### Short task
Restate every line of the material, word for word.

----------

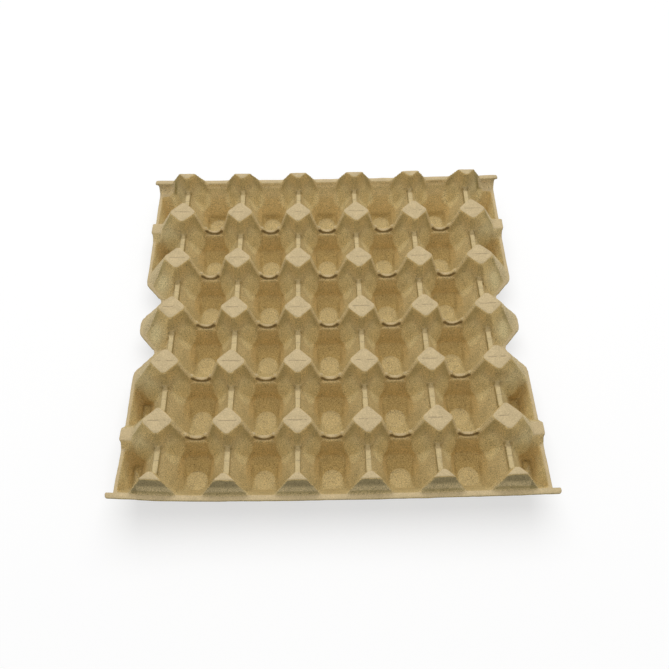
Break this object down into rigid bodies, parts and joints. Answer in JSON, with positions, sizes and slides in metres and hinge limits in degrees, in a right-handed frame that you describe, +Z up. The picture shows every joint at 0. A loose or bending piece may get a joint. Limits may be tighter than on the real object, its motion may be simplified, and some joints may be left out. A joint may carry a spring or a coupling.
{
  "type": "pulp egg tray",
  "caption": "Square moulded pulp tray of round-bottomed egg cups between flat-topped posts, with a flanged front and back edge, side rims with finger notches, and corner ears.",
  "frame": {"origin": "on the table, under the middle of the tray", "axes": "+Z up, +X to the right along the rows of five cups, -Y towards the viewer, along the columns of six cups"},
  "size_m": [0.302, 0.2948, 0.0476],
  "materials": {
    "pulp": "rough, matt, unbleached moulded fibre"
  },
  "bodies": {
    "root": {"egg_tray": "pulp"}
  },
  "joints": []
}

----------

### The reply
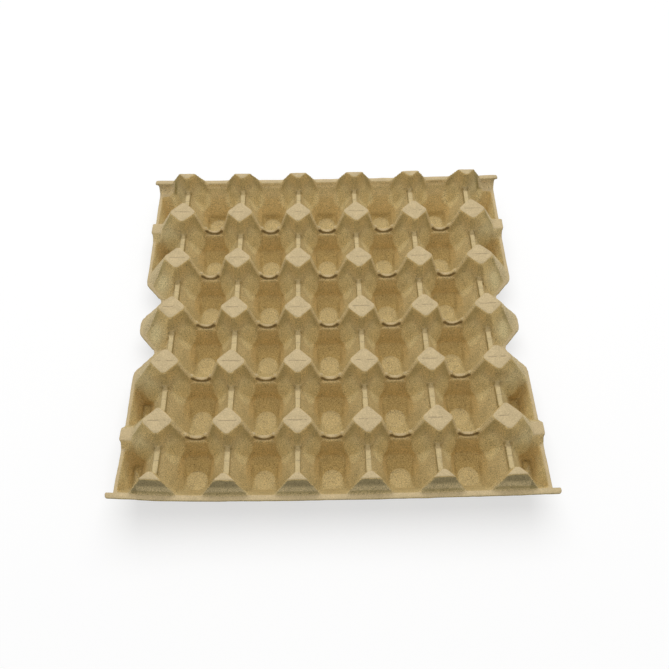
Break this object down into rigid bodies, parts and joints. Answer in JSON, with positions, sizes and slides in metres and hinge limits in degrees, in a right-handed frame that you describe, +Z up. The picture shows every joint at 0. A loose or bending piece may get a joint. Limits may be tighter than on the real object, its motion may be simplified, and some joints may be left out. A joint may carry a spring or a coupling.
{
  "type": "pulp egg tray",
  "caption": "Square moulded pulp tray of round-bottomed egg cups between flat-topped posts, with a flanged front and back edge, side rims with finger notches, and corner ears.",
  "frame": {"origin": "on the table, under the middle of the tray", "axes": "+Z up, +X to the right along the rows of five cups, -Y towards the viewer, along the columns of six cups"},
  "size_m": [0.302, 0.2948, 0.0476],
  "materials": {
    "pulp": "rough, matt, unbleached moulded fibre"
  },
  "bodies": {
    "root": {"egg_tray": "pulp"}
  },
  "joints": []
}